Nous
avions parlé ici de MUD (2012, - Mud l'article -), très beau film de Jeff Nichols. TAKE SHELTER
était son précédent, auréolé de divers prix, et l’a fait connaitre. Nichols est
aussi son propre scénariste, et ses films reposent souvent sur le clan
familial, les enfants, les névroses. Il y a aussi un aspect presque fantastique
parfois, plus présent dans son dernier projet en date, MIDNIGHT SPECIAL.
Dans
le middle west, Curtis LaForche, marié à Samantha, est ouvrier. Il gagne sa
vie, possède une bonne mutuelle. Ce qui sera utile, puisque sa fille sourde et
muette a besoin de se faire opérer. Mais Curtis va mal. Il fait des cauchemars, qui tournent
autour de l’idée de danger, d’agression envers sa famille, et notamment une
peur panique des orages qui pourraient détruire sa maison.
Cette
phobie est irrationnelle pour son entourage. Mais la mère de Curtis est soignée
depuis trente ans pour schizophrénie, et Curtis craint de glisser sur la même
pente. Son unique but est maintenant de construire un abri anti-ouragan dans
son jardin.
TAKE
SHELTER est précédé d’une grosse réputation, à juste titre. Ce n’est pas un
film spectaculaire, mais qui distille une angoisse diffuse. Les visions de
Curtis nous semblent réelles. Mais nous savons – nous pensons - qu’elles ne le
sont pas. Il y a du Terrence Malick dans la mise en scène, dans cette manière
de filmer les espaces, la nature qui engloutit les humbles humains, les étendues sauvages, ce
vol d’étourneaux menaçants qui renvoie à l’invasion de sauterelles de LES
MOISSONS DU CIEL. La photographie est superbe. Jeff Nichols pourrait être le
croisement de Terrence Malick et de Steven Spielberg, dans la description des
gens simples, de la famille, l’incursion du surnaturel dans le quotidien. On
songe à RENCONTRE DU TROISIÈME TYPE.
La
phobie de Curtis progresse lentement. S’il rêve que son chien l’attaque, il se
sépare de l’animal, au grand dam de sa fille.
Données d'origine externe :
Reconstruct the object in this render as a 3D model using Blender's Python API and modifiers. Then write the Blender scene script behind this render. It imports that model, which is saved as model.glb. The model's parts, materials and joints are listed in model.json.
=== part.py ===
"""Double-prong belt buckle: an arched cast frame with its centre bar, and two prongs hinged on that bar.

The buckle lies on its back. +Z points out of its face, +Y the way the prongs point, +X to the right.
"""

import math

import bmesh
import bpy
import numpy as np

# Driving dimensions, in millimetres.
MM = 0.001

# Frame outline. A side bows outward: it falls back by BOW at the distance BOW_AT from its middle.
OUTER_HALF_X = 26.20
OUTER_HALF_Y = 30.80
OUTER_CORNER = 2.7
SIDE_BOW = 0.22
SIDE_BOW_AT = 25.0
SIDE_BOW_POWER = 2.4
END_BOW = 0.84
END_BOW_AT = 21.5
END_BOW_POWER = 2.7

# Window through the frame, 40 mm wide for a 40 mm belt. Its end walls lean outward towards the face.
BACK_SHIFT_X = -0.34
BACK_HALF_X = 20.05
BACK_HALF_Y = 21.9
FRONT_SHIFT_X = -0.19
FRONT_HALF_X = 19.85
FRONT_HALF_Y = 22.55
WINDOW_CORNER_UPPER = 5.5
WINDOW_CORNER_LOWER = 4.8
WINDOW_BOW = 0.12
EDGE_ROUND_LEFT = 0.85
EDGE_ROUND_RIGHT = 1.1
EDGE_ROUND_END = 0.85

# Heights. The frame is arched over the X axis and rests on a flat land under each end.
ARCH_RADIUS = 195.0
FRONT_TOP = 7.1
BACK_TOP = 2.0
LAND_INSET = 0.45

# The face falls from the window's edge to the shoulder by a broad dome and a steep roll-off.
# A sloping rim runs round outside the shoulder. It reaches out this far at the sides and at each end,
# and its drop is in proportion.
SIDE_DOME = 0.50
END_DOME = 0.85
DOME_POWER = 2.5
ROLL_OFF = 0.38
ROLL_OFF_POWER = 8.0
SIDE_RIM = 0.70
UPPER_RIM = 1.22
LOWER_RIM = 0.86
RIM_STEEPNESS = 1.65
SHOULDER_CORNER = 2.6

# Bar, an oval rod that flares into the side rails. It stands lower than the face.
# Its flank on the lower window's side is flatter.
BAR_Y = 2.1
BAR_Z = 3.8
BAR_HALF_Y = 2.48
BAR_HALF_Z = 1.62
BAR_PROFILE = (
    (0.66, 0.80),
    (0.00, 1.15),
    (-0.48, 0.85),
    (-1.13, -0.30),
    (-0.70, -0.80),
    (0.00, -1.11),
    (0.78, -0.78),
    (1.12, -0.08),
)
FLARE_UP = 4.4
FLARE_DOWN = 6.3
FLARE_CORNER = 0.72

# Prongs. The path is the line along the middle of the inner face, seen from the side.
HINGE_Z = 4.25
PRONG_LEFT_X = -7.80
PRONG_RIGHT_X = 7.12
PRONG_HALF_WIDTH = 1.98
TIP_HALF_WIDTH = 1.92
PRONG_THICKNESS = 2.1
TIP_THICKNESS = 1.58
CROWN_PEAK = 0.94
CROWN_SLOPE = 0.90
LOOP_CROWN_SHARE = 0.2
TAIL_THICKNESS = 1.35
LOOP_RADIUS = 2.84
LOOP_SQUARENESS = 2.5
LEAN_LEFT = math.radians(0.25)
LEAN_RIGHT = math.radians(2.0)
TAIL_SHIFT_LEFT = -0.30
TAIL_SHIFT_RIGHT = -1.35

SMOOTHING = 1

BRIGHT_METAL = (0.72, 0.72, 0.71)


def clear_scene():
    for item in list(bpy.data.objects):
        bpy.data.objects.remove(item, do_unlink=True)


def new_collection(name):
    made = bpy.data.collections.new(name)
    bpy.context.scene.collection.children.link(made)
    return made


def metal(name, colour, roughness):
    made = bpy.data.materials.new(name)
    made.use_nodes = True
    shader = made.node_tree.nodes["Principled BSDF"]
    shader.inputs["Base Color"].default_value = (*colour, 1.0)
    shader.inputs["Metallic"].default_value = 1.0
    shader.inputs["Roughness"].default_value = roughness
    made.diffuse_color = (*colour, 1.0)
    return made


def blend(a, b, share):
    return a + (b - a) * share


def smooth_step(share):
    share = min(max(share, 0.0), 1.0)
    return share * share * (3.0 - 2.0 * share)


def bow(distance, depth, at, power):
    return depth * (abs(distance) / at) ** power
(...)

Il est conscient de ses failles,
mais ne peut les combattre. Il voit son médecin, essaie de faire ce qu’il faut,
mais son angoisse le dépasse. Il dépense trop de temps et d’argent
pour son projet, il s’éloigne de son travail, ses collègues, ses amis. Grande scène au
Lion’s Club, où sa colère éclate, et comme un prédicateur fou, il menace l’assistance
du terrible danger qui arrive.
La
tempête arrive, mais réelle, ou sous les crânes ? Un peu longue la scène
dans l’abri, il ne s’y passe pas grand-chose. Spielberg y aurait trouvé des trucs
à faire… Mais la fin est sublime, crépusculaire, jamais Nichols n’oublie de
filmer la relation de couple, et on ne sait que penser du dernier plan, ambigu,
ouvert. Le danger, réel ou non – that is the question – est filmée dans le reflet d’une baie vitrée. Et là où Spielberg
aurait déchainé les éléments, Jeff Nichols, lui, coupe. The end.
Michael
Shannon, fidèle complice du réalisateur, est superbe, renfermé, ténébreux, tout à ses angoisses. Jessica
Chastain, (vu dans TREE OF LIFE... de Malick) est diaphane, sensible, elle illumine ses scènes,
face à un Shannon sombre et fragile à la fois. Il faut aimer les images, les plans
longs, l’atmosphère. Mais c’est humain. On croit aux personnages, l'empathie est réelle, et on finit par
croire aux situations. C’est un très beau film.